My rear tires are wearing out a lot faster than the fronts, and they're wearing down on the outside a lot more than the inside.

I had work done on the rear brakes (parking brake parts all rusted and seized, rear wheel bearings shot) done a few thousand km ago, and until that point, I'm pretty sure that the front and rear tires looked about the same.

Why I mention that servicing is that they put the parking brake cable under the control arms, so I had to take it back, and they said they'd fired that technician. Now I'm wondering if there's anything in the rear suspension that could have been put back together incorrectly by that technician to affect the alignment and cause the rear tire wear. 

Or do I just have worn out rear shocks? Seems kind of bouncy back there sometimes. Currently has 142K on it and not sure if they've been changed. I bought it coming off a lease last year.

thanks,
marcel


----------



## mgfiest (Sep 13, 2009)

That sounds like an alignment problem. I would contact the place you got the last repair and tell them what you have noticed on those tires. If they screwed up once, they may have screwed up a second time. If they do alignments get them to do one "free". If they don't do alignments, explain to them that there is an issue and you want it resolved at their expense.

If your tires are wearing that badly, then they need to be replaced. Again, they caused the problem, get them to fix it.

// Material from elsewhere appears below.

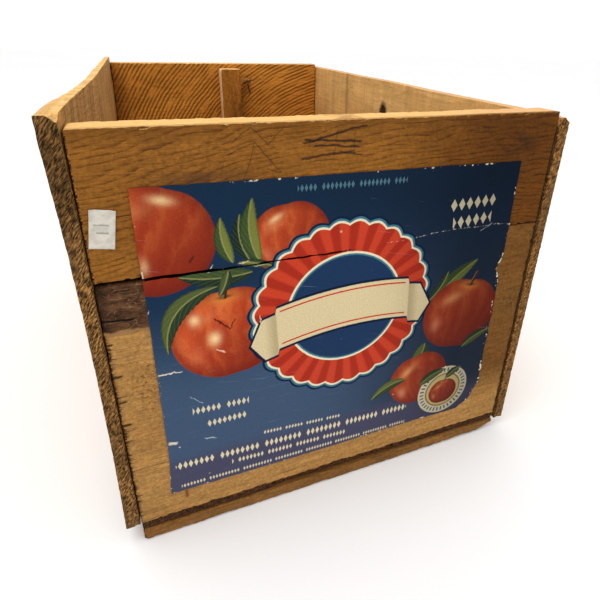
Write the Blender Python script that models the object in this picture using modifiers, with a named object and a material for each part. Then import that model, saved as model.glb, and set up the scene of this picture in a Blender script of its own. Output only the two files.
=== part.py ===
"""A wooden one-bushel apple crate, nailed up from sawn softwood boards.

Frame: metres, +Z up. The labelled end faces -Y and the length of the crate runs along Y. The origin
is on the ground, under the middle of the crate.
"""

import math

import bmesh
import bpy
from mathutils import Matrix, Vector

INCH = 0.0254
GAP = 0.0003  # between pieces that touch

# The crate as a whole
INNER_WIDTH = 11.5 * INCH
OUTER_LENGTH = 19.5 * INCH
END_HEIGHT = 0.2612  # a 10 1/2 in end that has shrunk across the grain
END_THICKNESS = 0.75 * INCH
END_INSET = 0.0008  # the ends stand this far inside the ends of the side boards
SIDE_THICKNESS = 0.375 * INCH
BOTTOM_THICKNESS = 0.28 * INCH
CLEAT_THICKNESS = 0.375 * INCH
CLEAT_DEPTH = 0.75 * INCH

# Heights of the joints and edges, measured up from the bottom edge of the ends
FRONT_JOINT = 0.182
REAR_JOINT = 0.105
LEFT_SIDE_SPAN = (0.0, 0.2674)
RIGHT_SIDE_SPAN = (-0.0068, 0.2572)

# The three bottom boards: the places of the joints across the width, and how far each board's ends
# stand back from the faces of the crate's ends
BOTTOM_JOINTS = (-0.0548, 0.0464)
BOTTOM_JOINT_GAP = 0.002
BOTTOM_SETBACKS = (0.0012, 0.0030, 0.0016)

# The batten inside the rear end
BATTEN_WIDTH = 0.0274
BATTEN_THICKNESS = 0.75 * INCH
BATTEN_CENTRE = 0.0125
BATTEN_TOP = 0.2550

# The knothole in the right side board
KNOTHOLE_WIDTH = 0.0140
KNOTHOLE_HEIGHT = 0.0200
KNOTHOLE_FROM_FRONT = 0.2485
KNOTHOLE_UP = 0.2215
KNOTHOLE_SIDES = 20

# Paper on the front end: left, right, bottom and top edges of the label
PAPER_THICKNESS = 0.0003
LABEL_LEFT, LABEL_RIGHT = -0.1230, 0.1207
LABEL_BOTTOM, LABEL_TOP = 0.0200, 0.2308
LABEL_TORN_WIDTH, LABEL_TORN_HEIGHT = 0.0190, 0.0240  # the corner torn off at the lower right
STICKER_WIDTH, STICKER_HEIGHT = 0.0118, 0.0206
STICKER_CENTRE = (-0.1373, 0.2122)
STICKER_TILT = math.radians(-9)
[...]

If they are looking to keep clientelle, they will fix this for you. Don't take NO for an answer... you are the one trouble by their mistake...


----------



## pulsar86 (Aug 13, 2009)

The wear you describe sounds likely to be to do with alignment. Worn shocks usually cause a patchy wear across the tyre with raised edges on the tread blocks. At you milage shocks are probably getting a bit worn. A suspension specialist can test them.


----------



## marcel_g (Sep 10, 2007)

Ok, thanks. I guess I'll have to take it back and get the alignment redone. The reason I originally asked, was that I just wasn't sure if there was any alignment adjustment on the rear suspension of an Xtrail. ( I don't think my old Pathfinder had such a thing. )

I just got some used snow tires with rims in good shape for only $200, which I was very pleased about, but I don't want to put them on if they're going to get wrecked too. 

Will see what this garage will do for me, but if they won't I'll have to go somewhere else that can do the alignment.


----------



## marcel_g (Sep 10, 2007)

Got the alignment done. They charged me $100 for that. Took them 2 days to do it, claiming that they had to get the specs from Nissan. I suspect something in the suspension was badly screwed up and they had to get some new parts, and they were stalling. In any case, I no longer cringe going over bumps because the rear suspension now works correctly and doesn't 'bounce'. 

Then when I got out everything to put on the snow tires, I discover that I no longer have a key socket for my locking nuts. The garage didn't have it, so I had to get a new set from Nissan. Won't go back to that garage again.

I just hope the bearings were put in correctly, or else I'll have that dreaded bearing problem crop up again.


----------